The luxury observation lounge was of course deserted. BLISS !!! JOY !!! Wandered around sitting in any plush easy chair of choice looking out 360° at the entire ocean landscape of mountainous green, turquoise, navy blue, lime green, sunlit, surging, exploding waves and foam while writing postcards home (try writing while swinging in arcs of hundreds of feet!) in 'splendid isolation'; as Canadian prime minister Mackenzie King used to rhapsodize about Canada.

This was before the ubiquitous cellphone, though it was possible to send cables and even phone calls from the ship even then, it was astronomically expensive, certainly light years beyond my hitchhiking animator's budget. (Think: Leo DiCaprio's artist Jack Dawson in movie Titanic).

Apart from the constant soul-wrenching howls of a pack of greyhound racing dogs in the hold which sounded like The Hounds of The Baskervilles because they instinctively knew we were inches away from Davie Jones' Locker; and the intermittent p.a. announcing license numbers of cars in the hold which were crashing together with each ship's lunge, after one night, a day and half, and another night we arrived in Lisbon.

It took a week before the mosaic decorations of Lisbon's sidewalks ceased rising up and down and swaying side to side.

On my first day in Lisbon I thought the ship had strayed off course and landed in South America as everything looked South American: the tile rooftops, palm tree lined, mosaic decorated boulevards.

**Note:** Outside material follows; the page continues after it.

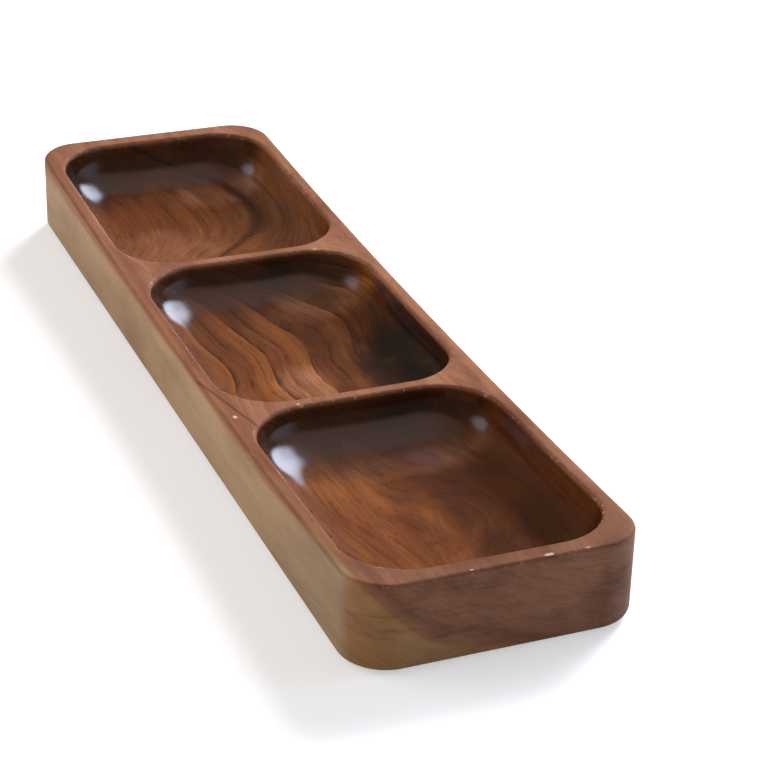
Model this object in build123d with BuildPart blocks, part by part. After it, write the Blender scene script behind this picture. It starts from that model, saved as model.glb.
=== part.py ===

I wouldn't have been surprised had we landed in Rio de Janeiro!

Here's a sample of mere 20 foot waves in the Atlantic. Am still searching for a video showing 40 footers. Maybe nobody else ever lived through 40 footers to tell about them! Here on the edge of the Pacific Ocean ('pacific' as we know means 'peaceful'), nobody believes my story about 40 foot waves.

They've obviously never sailed the North Atlantic in winter.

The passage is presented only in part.